Obviously the Maryland Game and Inland Fish Commission understood these economics as they had far fewer archers stamps printed: only 8,000 in the first printing and a scant 2,000 in the second. For the first printing, I now have two more pieces to share (additional to the one shown in Figure 1): an unused single and a complete sheet from the official’s collection (see Figures 24 and 25).
Archers – Second Printing
If we compare the number of stamps printed vs the number actually sold, we find that for 1960-61, 60,000 firearms stamps were initially printed and 58,671 total stamps were sold – or 98% of the number of stamps distributed to clerks before the season began. Therefore, we can assume that, toward the end of the year, county clerks were running out of firearms stamps all over the state – likely necessitating a hasty second printing.
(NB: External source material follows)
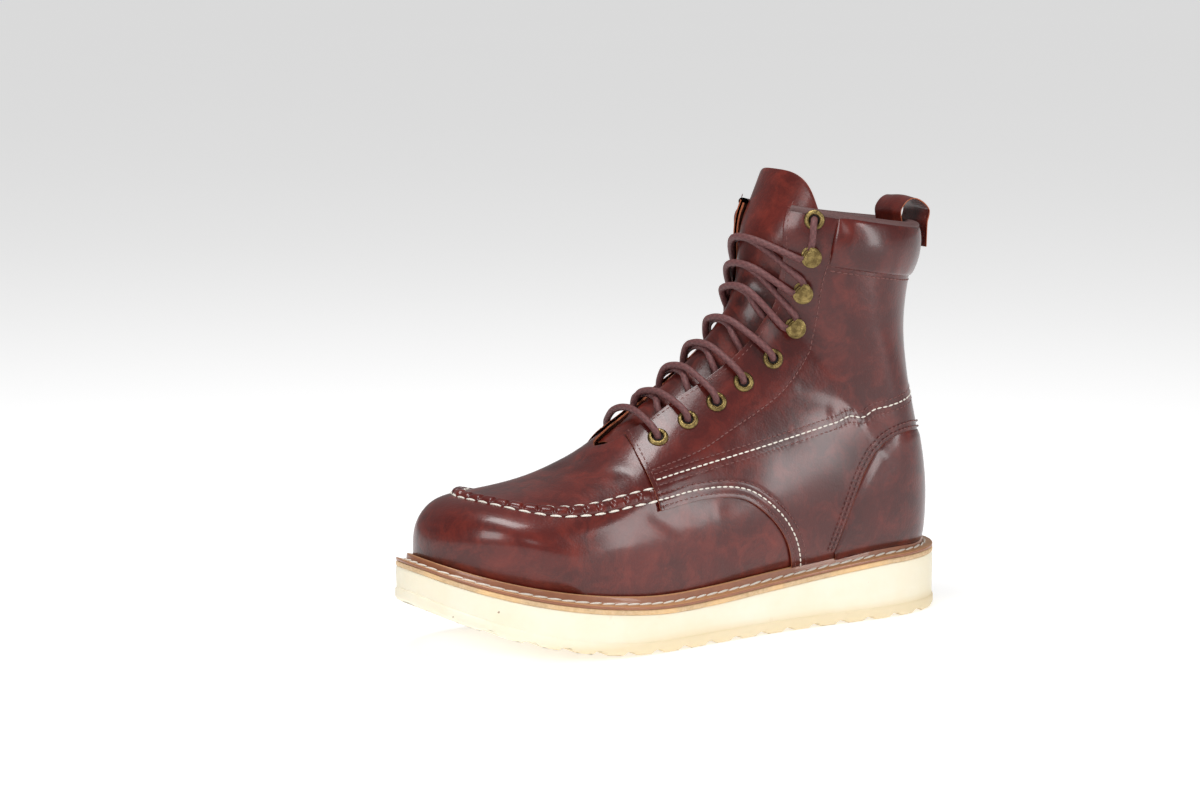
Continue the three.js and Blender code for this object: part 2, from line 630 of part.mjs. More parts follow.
for (let k = 0; k <= SEAM_STEPS; k += 1) {
    const f = k / SEAM_STEPS;
    const t = SEAM_ENDS[0] + (SEAM_ENDS[1] - SEAM_ENDS[0]) * f;
    const at = (s) => skin(seamAt(s), s);
    const along = at(t + SEAM_STEP).sub(at(t - SEAM_STEP)).normalize();
    const normal = skinNormal(seamAt(t), t);
    const across = along.clone().cross(normal);
    const middle = at(t);
    ridgeLoops.push(ridgeSection.map(([w, h]) => middle.clone()
        .addScaledVector(across, w * RIDGE_WIDTH).addScaledVector(normal, h * RIDGE_HEIGHT)));
}
const ridge = solidOf(loft(ridgeLoops));

// Eyelets and hooks stand beside the throat: the section of each row, and its
// place from the crown as a share of the girth
const EYELETS = [[9.85, 0.127], [10.7, 0.131], [11.6, 0.131], [12.7, 0.126], [14.4, 0.122]];
const HOOKS = [[18.1, 0.106], [21.7, 0.121], [24.3, 0.141]];
const TOP_EYELET = [26.35, 0.137];
const ROWS = [...EYELETS, ...HOOKS, TOP_EYELET];

function fixing([u, share], side, offset) {
    const t = 0.5 - side * share;
    const normal = skinNormal(u, t);
    const inward = skin(u, t + side * 0.01).sub(skin(u, t - side * 0.01)).normalize();
    const along = normal.clone().cross(inward).normalize();
    const matrix = new THREE.Matrix4().makeBasis(along.clone().cross(normal), along, normal);
    return matrix.setPosition(skin(u, t).addScaledVector(normal, offset));
}

function turned(profile, segments) {
    const geometry = new THREE.LatheGeometry(profile.map(([r, z]) => new Vector2(r, z)), segments);
    return geometry.rotateX(Math.PI / 2);
}

const EYELET_SIDES = 8;
const EYELET_WALL = 0.5;
const HOOK_RIVET = 3.2;
const rod = (radius, low, high) => turned([
    [0, low], [radius, low], [radius, high], [0, high],
], EYELET_SIDES);
const eyeletHole = rod(EYELET_BORE / 2 + EYELET_WALL + GAP * 2, -WALL * 2, WALL * 2);
const rivetHole = rod(HOOK_RIVET / 2 + GAP * 2, -WALL * 2, WALL * 2);
const holes = [1, -1].flatMap((side) => ROWS.map((row) => {
    const hole = HOOKS.includes(row) ? rivetHole : eyeletHole;
    return solidOf(hole.clone().applyMatrix4(fixing(row, side, 0)));
}));

addPiece('welt', weltRing
    .subtract(form(GAP, GAP, GAP))
    .subtract(form(OVERLAY + GAP, GAP, GAP).intersect(quarterSide))
    .subtract(form(OVERLAY + COUNTER + GAP, GAP, GAP).intersect(counterSide)), RUST, 0.6);

const skirt = WALL * 2; // past the feather line and collar, for the cuts there
const outside = form(0, skirt, skirt);
const quarterThroat = throat(THROAT_ROW - QUARTER_BACKSET);
const quarter = form(OVERLAY, skirt, skirt).intersect(quarterSide).subtract(quarterThroat);
const counter = form(OVERLAY + COUNTER, skirt, skirt).intersect(counterSide);
const inside = form(-WALL, skirt * 2, skirt * 2);
const upper = wasm.Manifold.union([outside, quarter, counter, ridge])
    .subtract(inside)
    .subtract(throat(THROAT_ROW))
    .subtract(collarSide)
    .subtract(soleSide)
    .subtract(wasm.Manifold.union(holes));
addPiece('upper', upper, OXBLOOD, 0.35);

// Tongue: under the throat from the vamp to over the collar
const TONGUE_ROWS = [8.9, LAST_ROW - 0.1];
const TONGUE_FOOT = 0.62; // width at the foot, share of the top's
const TONGUE_CORNER = 1.2; // how far the top's corners drop, in sections
const TONGUE_GIRTH = 270; // girth of the upper at the tongue's top
const tongueHalf = (v) => (TONGUE_WIDTH / 2 / TONGUE_GIRTH) * (TONGUE_FOOT + (1 - TONGUE_FOOT) * v);
function tongueSection(v, t) {
    const corner = (Math.abs(t - 0.5) / tongueHalf(v)) ** 4 * TONGUE_CORNER * v ** 4;
    return TONGUE_ROWS[0] + (TONGUE_ROWS[1] - TONGUE_ROWS[0]) * v - corner;
}
addPiece('tongue', patch({
    section: tongueSection, rows: 14, columns: 6,
    left: (v) => 0.5 - tongueHalf(v), right: (v) => 0.5 + tongueHalf(v),
    inner: () => -WALL - GAP * 3 - TONGUE, outer: () => -WALL - GAP * 3,
}), OXBLOOD, 0.4);

// Collar cuff: a padded band round the back of the collar
const CUFF_PAD = 3.6;
const CUFF_EDGE = 0.8;
const CUFF_REACH = 0.322; // each way round from the back, share of the girth
const CUFF_BAND = [25, 1.5]; // foot and top of the cuff under the collar's edge
function cuffSection(v, t) {
    const drop = CUFF_BAND[0] + (CUFF_BAND[1] - CUFF_BAND[0]) * v;
    let [low, high] = [HEEL_ROW, LAST_ROW];
    for (let k = 0; k < HALVINGS; k += 1) {
        const mid = (low + high) / 2;
        const p = skin(mid, t);
        if (p.z < collarZ(p.y) - drop) low = mid;
        else high = mid;
    }
    return low;
}
const cuffSeat = OVERLAY + 2 * GAP;
const CUFF_FADE = 1 / 8; // each end's taper, share of the cuff's length
const cuffBulge = (v, w) => (
    CUFF_PAD * Math.sin(Math.PI * v) ** 0.7 * Math.min(w / CUFF_FADE, (1 - w) / CUFF_FADE, 1)
);
addPiece('collar_cuff', patch({
    section: cuffSection, rows: 4, columns: 16,
    left: () => -CUFF_REACH, right: () => CUFF_REACH,
    inner: () => cuffSeat, outer: (v, w) => cuffSeat + CUFF_EDGE + cuffBulge(v, w),
}), OXBLOOD, 0.35);

// Eyelets: a barrel through the wall with a domed flange outside
const FLANGE_SEAT = OVERLAY + 2 * GAP;
const EYELET_DOME = 1;
const eyelet = turned([
    [EYELET_BORE / 2, -WALL], [EYELET_BORE / 2 + EYELET_WALL, -WALL],
    [EYELET_BORE / 2 + EYELET_WALL, FLANGE_SEAT], [EYELET_FLANGE / 2, FLANGE_SEAT],
    [EYELET_BORE / 2, FLANGE_SEAT + EYELET_DOME], [EYELET_BORE / 2, -WALL],
], EYELET_SIDES);
const SIDES = { lateral: 1, medial: -1 };
Object.entries(SIDES).forEach(([name, side]) => [...EYELETS, TOP_EYELET].forEach((row, k) => {
    const ring = eyelet.clone().applyMatrix4(fixing(row, side, 0));
    addPiece(`eyelet_${name}_${k + 1}`, solidOf(ring), BRASS, 0.4, 1);
}));

// Hooks: a strip riveted through the wall, bent up on the throat's side and
// back under a cap
const HOOK_REACH = 4.6;
const HOOK_SEAT = FLANGE_SEAT + 2 * GAP;
const HOOK_GAUGE = 0.9;
const HOOK_RISE = 4.4;
const HOOK_BEND = 1.4;
const HOOK_BASE = 4.2; // reach of the strip's foot the other way
const HOOK_TURN = HOOK_BEND + HOOK_GAUGE / 2; // the bend on the inside
const hookOutline = [
    [-HOOK_BASE, 0], [HOOK_REACH - HOOK_BEND, 0], [HOOK_REACH, HOOK_BEND],
    [HOOK_REACH, HOOK_RISE - HOOK_BEND], [HOOK_REACH - HOOK_BEND, HOOK_RISE], [-HOOK_REACH, HOOK_RISE],
    [-HOOK_REACH, HOOK_RISE - HOOK_GAUGE], [HOOK_REACH - HOOK_TURN, HOOK_RISE - HOOK_GAUGE],
    [HOOK_REACH - HOOK_GAUGE, HOOK_RISE - HOOK_TURN], [HOOK_REACH - HOOK_GAUGE, HOOK_TURN],
    [HOOK_REACH - HOOK_TURN, HOOK_GAUGE], [-HOOK_BASE, HOOK_GAUGE],
];
const hook = new THREE.ExtrudeGeometry(
    new THREE.Shape(hookOutline.map(([x, z]) => new Vector2(x, z))),
    { depth: HOOK_WIDTH, bevelEnabled: false, steps: 1 },
).translate(0, 0, -HOOK_WIDTH / 2).rotateX(Math.PI / 2);
const pin = rod(HOOK_RIVET / 2, -WALL, HOOK_SEAT + HOOK_GAUGE / 2);
Object.entries(SIDES).forEach(([name, side]) => HOOKS.forEach((row, k) => {
    const bent = solidOf(hook.clone().applyMatrix4(fixing(row, side, HOOK_SEAT)));
    const rivet = solidOf(pin.clone().applyMatrix4(fixing(row, side, 0)));
    addPiece(`hook_${name}_${k + 1}`, bent.add(rivet), BRASS, 0.4, 1);
}));

// Laces: a bar over the lowest eyelets, a crossing between each two rows, and
// an upright on each side from the last hook to the top eyelet
const LACE_SIDES = 6;
const LACE_LIFT = FLANGE_SEAT + EYELET_DOME + GAP + LACE / 2;
const HOOK_LIFT = HOOK_SEAT + HOOK_RISE / 2;
const HOOK_STANDOFF = HOOK_REACH + GAP + LACE / 4;
const DEPART = 0.32; // where a strand leaves the throat's edge, between two rows
const EDGE_MARGIN = 0.012; // from the throat's edge to the strand, share of the girth
const BAR_STEPS = 6;
const CROSSING_STEPS = 4;
const UPRIGHT_STEPS = 3;
const edgeShare = (u) => throatHalf(u) + EDGE_MARGIN;

function laceTube(ends, steps) {
    const [from, to] = ends;
    const points = [];
    for (let k = 0; k <= steps; k += 1) {
        const f = k / steps;
        const mix = (a, b) => a + (b - a) * f;
        points.push(skinPoint(mix(from.u, to.u), mix(from.t, to.t), mix(from.lift, to.lift)));
    }
    if (to.point) points[steps] = to.point;
    const shape = new THREE.Shape(Array.from({ length: LACE_SIDES }, (_, k) => {
        const turn = (k / LACE_SIDES) * 2 * Math.PI;
        return new Vector2(Math.cos(turn), Math.sin(turn)).multiplyScalar(LACE / 2);
    }));
    const extrudePath = new THREE.CatmullRomCurve3(points);
    return solidOf(new THREE.ExtrudeGeometry(shape, { extrudePath, steps, bevelEnabled: false }));
}

const laceEnd = (u, share, side, lift) => ({ u, t: 0.5 - side * share, lift });

// The end of a strand just off a hook's bend.
function hookEnd(row, side) {
    const point = new Vector3(HOOK_STANDOFF, 0, HOOK_LIFT).applyMatrix4(fixing(row, side, 0));
    return { ...laceEnd(...row, side, HOOK_LIFT), point };
}

const [firstRow, firstShare] = EYELETS[0];
const barEnds = [1, -1].map((side) => laceEnd(firstRow, firstShare, side, LACE_LIFT));
addPiece('lace_bar', laceTube(barEnds, BAR_STEPS), MAUVE, 0.7);
const crossed = [...EYELETS, ...HOOKS];
for (let k = 0; k + 1 < crossed.length; k += 1) {
    const [low, high] = [crossed[k][0], crossed[k + 1][0]];
    const hooked = k + 1 >= EYELETS.length;
    const start = low + (high - low) * DEPART;
    const strands = [1, -1].map((side) => laceTube([
        laceEnd(start, edgeShare(start), side, k >= EYELETS.length ? HOOK_LIFT : LACE_LIFT),
        hooked ? hookEnd(crossed[k + 1], -side) : laceEnd(...crossed[k + 1], -side, LACE_LIFT),
    ], CROSSING_STEPS));
    addPiece(`lace_crossing_${k + 1}`, strands[0].add(strands[1]), MAUVE, 0.7);
}
const [lastHook, topEyelet] = [HOOKS[HOOKS.length - 1], TOP_EYELET];
const uprightStart = [0, 1].map((c) => (lastHook[c] + topEyelet[c]) / 2);
Object.entries(SIDES).forEach(([name, side]) => {
    const upright = laceTube([
        laceEnd(...uprightStart, side, LACE_LIFT), laceEnd(...topEyelet, side, LACE_LIFT),
    ], UPRIGHT_STEPS);
    addPiece(`lace_upright_${name}`, upright, MAUVE, 0.7);
});

// Pull loop: a strap from inside the collar over its back to outside the cuff
const LOOP_RISE = 13;
const LOOP_LEG = 13; // length of each leg under the collar's edge
const LOOP_SEAT = 3.7; // inner leg off the upper's inside, which leans there
const rim = skin(cuffSection(1, 0), 0);
const innerLeg = rim.y - WALL - LOOP_SEAT - LOOP_THICKNESS / 2;
const outerLeg = rim.y + cuffSeat + CUFF_EDGE + CUFF_PAD + GAP + LOOP_THICKNESS / 2;
const collarTop = collarZ(rim.y);
const loopLine = new THREE.CatmullRomCurve3([
    new Vector3(0, innerLeg - 1, collarTop - LOOP_LEG),
    new Vector3(0, innerLeg, collarTop),
    new Vector3(0, innerLeg - 0.5, collarTop + LOOP_RISE * 0.6),
    new Vector3(0, (innerLeg + outerLeg) / 2 - 1, collarTop + LOOP_RISE),
    new Vector3(0, outerLeg + 1, collarTop + LOOP_RISE * 0.55),
    new Vector3(0, outerLeg, collarTop),
    new Vector3(0, outerLeg - 0.5, collarTop - LOOP_LEG),
]);
const LOOP_STEPS = 14;
const loopEdges = [1, -1].map((sign) => Array.from({ length: LOOP_STEPS + 1 }, (_, k) => {
    const [p, along] = [loopLine.getPoint(k / LOOP_STEPS), loopLine.getTangent(k / LOOP_STEPS)];
    return new Vector2(p.y - sign * along.z * LOOP_THICKNESS / 2, p.z + sign * along.y * LOOP_THICKNESS / 2);
}));
const loopShape = new THREE.Shape([...loopEdges[0], ...loopEdges[1].reverse()]);
const loop = new THREE.ExtrudeGeometry(loopShape, { depth: LOOP_WIDTH, bevelEnabled: false, steps: 1 });
loop.applyMatrix4(new THREE.Matrix4().makeBasis(
    new Vector3(0, 1, 0), new Vector3(0, 0, 1), new Vector3(1, 0, 0),
)).translate(-LOOP_WIDTH / 2, 0, 0);
addPiece('pull_loop', solidOf(loop), OXBLOOD, 0.4);

export default boot;
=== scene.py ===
import math
import random

import bpy
import numpy as np
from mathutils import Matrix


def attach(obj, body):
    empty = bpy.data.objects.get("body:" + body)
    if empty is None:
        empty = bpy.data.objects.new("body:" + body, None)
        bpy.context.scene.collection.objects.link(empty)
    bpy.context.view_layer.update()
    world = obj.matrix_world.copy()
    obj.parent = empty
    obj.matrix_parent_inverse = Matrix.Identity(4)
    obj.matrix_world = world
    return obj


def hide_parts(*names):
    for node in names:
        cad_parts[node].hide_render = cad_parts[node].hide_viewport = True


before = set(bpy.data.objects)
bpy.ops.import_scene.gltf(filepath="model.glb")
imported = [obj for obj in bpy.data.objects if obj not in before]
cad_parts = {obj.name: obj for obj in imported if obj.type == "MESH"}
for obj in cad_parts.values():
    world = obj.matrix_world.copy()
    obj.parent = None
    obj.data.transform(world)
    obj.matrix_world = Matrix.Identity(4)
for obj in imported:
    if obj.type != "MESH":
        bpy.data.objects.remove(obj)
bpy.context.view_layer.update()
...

With the archers stamps, 8,000 were initially printed and 5,495 told stamps were sold – or 68% of the number originally distributed. Presented with this kind of data, I believe the Commissioners would not have felt a need for additional archers stamps and the only reason they had them printed was because they were already placing an order for the firearms stamps – better safe than sorry.
Further, if this was the case, perhaps only a very small fraction of the archers second printing was actually distributed – for the majority of clerks would not need to be resupplied. This would explain why Strock received a firearms stamp from the second printing and an archers stamp from the first – and subsequently described the 1960-61 Maryland Big Game Stamps for Firearms and Archers as being rouletted and perforated, respectively (see Figure 15).
For the second printing, I have three pieces to share: an unused single, a single with the left selvage attached and a top sheet number single (see Figures 26-28).
To conclude part two of our series on the Maryland Big Game Stamps, I will show a page from my second exhibit, U.S. Fish & Game Stamps; 1960 – 1979, which included some of the items shown in this post, plus a top sheet number block of the Type I archers stamp (see Figure 28).